- [STATED EXERCISE]:
Give back the exact lines spanning from the line with "nodes[name] = spare" to the line with "obj.parent = empty", with both of those lines included and no others.

- [RECORDED DATA]:
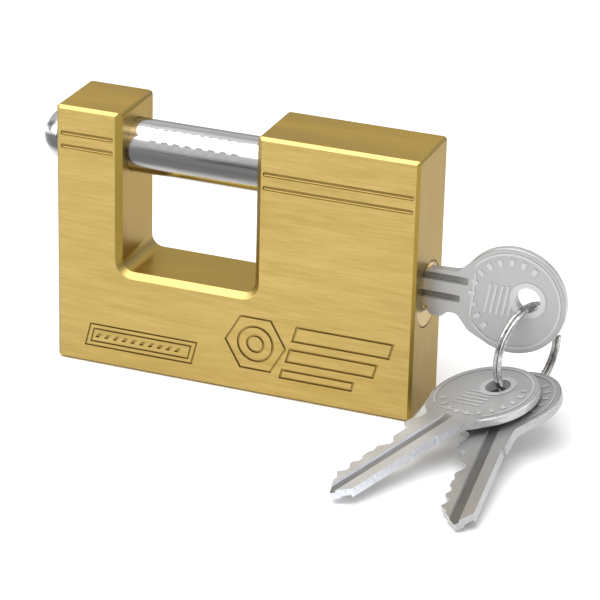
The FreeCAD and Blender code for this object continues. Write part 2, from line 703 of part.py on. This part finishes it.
def bow_stripes(side):
    low, high = relief_depths(side)
    stripes = []
    for number in range(BOW_STRIPE_COUNT):
        x = BOW_STRIPE_START + BOW_STRIPE_PITCH * number
        outline = slanted(x, x + BOW_STRIPE_WIDTH, BOW_STRIPE_Z0, BOW_STRIPE_Z1, BOW_STRIPE_LEAN)
        stripes.append(plate(outline, low, high))
    return stripes


def bow_relief(side):
    """Raised border, hole rim, cross bar, fan of dashes and stripes on one side of the bow."""
    low, high = relief_depths(side)
    border = ring_relief(BORDER_RADIUS, BORDER_RADIUS - BORDER_WIDTH, 0, 0, side)
    border = border.cut(box(-BOW_RADIUS, BOW_BAR_X, -OVER - BOW_HALF, OVER + BOW_HALF,
                            -BOW_RADIUS, BOW_RADIUS))
    rim = ring_relief(HOLE_RIM_RADIUS, KEY_HOLE_RADIUS, KEY_HOLE_X, KEY_HOLE_Z, side)
    bar = plate(slanted(BOW_BAR_X - BOW_BAR_LEAN, BOW_BAR_X - BOW_BAR_LEAN + BOW_BAR_WIDTH,
                        -BOW_BAR_REACH, BOW_BAR_REACH, BOW_BAR_LEAN), low, high)
    return [border, rim, bar] + fan_dashes(side) + bow_stripes(side)


def key_shape():
    bow = rod_y(-BOW_HALF, BOW_HALF, BOW_RADIUS, 0, 0)
    rims = [edge for edge in bow.Edges if edge.BoundBox.YLength < 1e-6]
    bow = bow.makeFillet(BOW_EDGE_ROUND, rims)
    blade = plate(blade_corners(), -BLADE_HALF, BLADE_HALF)
    shape = bow.fuse(blade).removeSplitter()
    shape = shape.multiFuse(bow_relief(-1) + bow_relief(1))
    cuts = [rod_y(-BOW_HALF - OVER, BOW_HALF + OVER, KEY_HOLE_RADIUS, KEY_HOLE_X, KEY_HOLE_Z)]
    cuts += [blade_groove(*groove) for groove in BLADE_GROOVES]
    for cutter in cuts:
        shape = shape.cut(cutter)
    return shape


def spare_key_placement(hole, yaw, tilt, roll):
    """Puts a key's hole centre at a point, blade pointing down and forward by the angles."""
    yaw, tilt, roll = (math.radians(angle) for angle in (yaw, tilt, roll))
    along = V(math.cos(yaw) * math.cos(tilt), math.sin(yaw) * math.cos(tilt), math.sin(tilt))
    level = (Z_AXIS - along * along.z).normalize()
    thick = level * math.cos(roll) + along.cross(level) * math.sin(roll)
    spine = along.cross(thick)
    origin = V(*hole) - along * KEY_HOLE_X - spine * KEY_HOLE_Z
    return FreeCAD.Placement(FreeCAD.Matrix(
        along.x, thick.x, spine.x, origin.x,
        along.y, thick.y, spine.y, origin.y,
        along.z, thick.z, spine.z, origin.z,
        0, 0, 0, 1))


def ring_wire_point(angle):
    """Wire centre line about +Z: two flat turns joined by one smooth crossing."""
    share = (angle - RING_CROSSING_START) / (RING_CROSSING_END - RING_CROSSING_START)
    share = min(1.0, max(0.0, share))
    level = share * share * (3 - 2 * share) - 0.5
    turn = math.radians(angle)
    return V(RING_RADIUS * math.cos(turn), RING_RADIUS * math.sin(turn), RING_PITCH * level)


def split_ring():
    """Double ring of round wire standing on edge through the three key holes."""
    last = RING_CROSSING_END + RING_CROSSING_START
    stations = [last * step / RING_PATH_STEPS for step in range(RING_PATH_STEPS + 1)]
    route = Part.BSplineCurve()
    route.interpolate([ring_wire_point(angle) for angle in stations])
    path = Part.Wire([route.toShape()])
    start = ring_wire_point(0.0)
    section = Part.Wire(Part.makeCircle(RING_WIRE_RADIUS, start, route.tangent(0.0)[0]))
    ring = Part.Solid(path.makePipeShell([section], True, False))
    ring.rotate(V(0, 0, 0), Z_AXIS, RING_START_TURN)
    ring.rotate(V(0, 0, 0), Y_AXIS, 90)
    ring.rotate(V(0, 0, 0), Z_AXIS, -RING_TURN)
    ring.translate(RING_CENTRE)
    return ring


# ---------------------------------------------------------------- nodes
def all_nodes():
    nodes = {
        "lock_body": lock_body(),
        "bolt": bolt(),
        "bolt_stop_pin": bolt_stop_pin(),
        "latch": latch(),
        "latch_spring": latch_spring(),
        "latch_bore_plug": latch_bore_plug(),
        "cylinder_housing": cylinder_housing(),
        "cylinder_retaining_pin": cylinder_retaining_pin(),
        "plug": plug(),
        "tail_cam": tail_cam(),
        "cam_screw": cam_screw(),
        "chamber_plugs": chamber_plugs(),
        "split_ring": split_ring(),
    }
    for index in range(PIN_COUNT):
        nodes["key_pin_%d" % (index + 1)] = key_pin(index)
        nodes["driver_pin_%d" % (index + 1)] = driver_pin(index)
        nodes["pin_spring_%d" % (index + 1)] = pin_spring(index)
    key = key_shape()
    inserted = key.copy()
    inserted.translate(V(BOW_CENTRE_X, 0, BOW_CENTRE_Z))
    nodes["inserted_key"] = inserted
    for name, place in SPARE_KEYS.items():
        spare = key.copy()
        spare.Placement = spare_key_placement(**place)
        nodes[name] = spare
    return nodes


os.makedirs("parts", exist_ok=True)
for node_name, node_shape in all_nodes().items():
    node_shape.exportStep("parts/%s.step" % node_name)
    print("%-24s valid %s solids %d volume %.1f" % (
        node_name, node_shape.isValid(), len(node_shape.Solids), node_shape.Volume))
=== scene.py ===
"""Looks of a brass straight-bolt padlock with its keys: materials, springs, light, floor and camera."""
import json
import math

import bpy
from mathutils import Matrix, Vector


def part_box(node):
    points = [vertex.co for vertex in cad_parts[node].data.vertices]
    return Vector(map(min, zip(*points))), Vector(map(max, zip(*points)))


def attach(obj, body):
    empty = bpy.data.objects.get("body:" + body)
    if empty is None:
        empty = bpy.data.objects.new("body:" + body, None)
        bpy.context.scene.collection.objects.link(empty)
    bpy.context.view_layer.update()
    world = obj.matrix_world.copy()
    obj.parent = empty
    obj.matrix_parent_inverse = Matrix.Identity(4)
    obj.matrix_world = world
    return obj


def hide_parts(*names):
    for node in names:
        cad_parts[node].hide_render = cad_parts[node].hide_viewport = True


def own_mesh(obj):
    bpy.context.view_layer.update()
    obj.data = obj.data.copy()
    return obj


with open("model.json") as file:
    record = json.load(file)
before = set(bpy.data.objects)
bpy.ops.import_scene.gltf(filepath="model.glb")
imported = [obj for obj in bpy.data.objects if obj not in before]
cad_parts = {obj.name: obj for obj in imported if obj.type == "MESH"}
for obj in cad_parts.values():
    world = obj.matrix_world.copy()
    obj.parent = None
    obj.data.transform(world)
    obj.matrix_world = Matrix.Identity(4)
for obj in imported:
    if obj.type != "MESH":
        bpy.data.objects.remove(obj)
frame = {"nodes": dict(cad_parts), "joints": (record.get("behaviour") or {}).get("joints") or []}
NODES = frame["nodes"]
JOINTS = {joint["name"]: joint for joint in frame["joints"]}
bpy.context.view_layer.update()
MM = 0.001


def middle(node):
    low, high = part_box(node)
    return (low + high) / 2


def half_depth(node):
    low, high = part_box(node)
    return (high.y - low.y) / 2


# ---- places worked from the frame, and small sizes measured from them
BODY_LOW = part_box("lock_body")[0]
BOLT_AXIS = middle("bolt")
HOUSING_AXIS = middle("cylinder_housing")
HOUSING_RADIUS = half_depth("cylinder_housing")
PLUG_AXIS = middle("plug")
PLUG_RADIUS = half_depth("plug")
FRONT = BODY_LOW.y
ENGRAVING_FLOOR = FRONT + 0.2 * MM
ENGRAVING_END = FRONT + 0.52 * MM
GAP_SHADE_START = 0.28 * MM
GAP_SHADE_FULL = 0.18 * MM
KEY_HALF = 1.0 * MM
KEY_RELIEF = 0.03 * MM
BLADE_START = 16 * MM
BLADE_FULL = 24 * MM
GRAIN_DEPTH = 0.03 * MM
KEY_GRAIN_DEPTH = 0.02 * MM
GROUND_DEPTH = 0.04 * MM
WELD_REACH = 0.001 * MM
EDGE_WIDTH = 0.12 * MM
EDGE_ANGLE = 35.0
PIN_COUNT = 5

# ---- camera: the point it looks at, where it stands and how it is turned
AIM = Vector((12.57, 0.155, 20.3)) * MM
CAMERA_AZIMUTH = 20.77
CAMERA_ELEVATION = 23.73
CAMERA_ROLL = 1.47
CAMERA_DISTANCE = 676.0 * MM
CAMERA_LENS = 183.06
CAMERA_SENSOR = 36.0
CAMERA_CLIP_START = 0.05

# ---- light: name, place, width, height and power; every lamp looks at LIT_POINT
LIT_POINT = Vector((0, 0, 0.02))
SOFTBOXES = (
    ("overhead", (-0.10, -0.35, 0.95), 1.3, 1.0, 12.0),
    ("left", (-0.95, -0.45, 0.45), 0.6, 0.8, 3.5),
    ("right", (0.95, 0.15, 0.50), 0.5, 0.6, 2.5),
)
# room level by height of the view, from the horizon at 0 to straight up at 1
ROOM_LEVELS = ((0.0, 0.45), (0.15, 0.55), (0.45, 0.62), (1.0, 0.95))
ROOM_STRENGTH = 0.8
FLOOR_SIZE = 6.0
FLOOR_LEVEL = 0.95
FLOOR_ROUGHNESS = 0.85
FLOOR_SPECULAR = 0.1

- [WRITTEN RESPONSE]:
        nodes[name] = spare
    return nodes


os.makedirs("parts", exist_ok=True)
for node_name, node_shape in all_nodes().items():
    node_shape.exportStep("parts/%s.step" % node_name)
    print("%-24s valid %s solids %d volume %.1f" % (
        node_name, node_shape.isValid(), len(node_shape.Solids), node_shape.Volume))
=== scene.py ===
"""Looks of a brass straight-bolt padlock with its keys: materials, springs, light, floor and camera."""
import json
import math

import bpy
from mathutils import Matrix, Vector


def part_box(node):
    points = [vertex.co for vertex in cad_parts[node].data.vertices]
    return Vector(map(min, zip(*points))), Vector(map(max, zip(*points)))


def attach(obj, body):
    empty = bpy.data.objects.get("body:" + body)
    if empty is None:
        empty = bpy.data.objects.new("body:" + body, None)
        bpy.context.scene.collection.objects.link(empty)
    bpy.context.view_layer.update()
    world = obj.matrix_world.copy()
    obj.parent = empty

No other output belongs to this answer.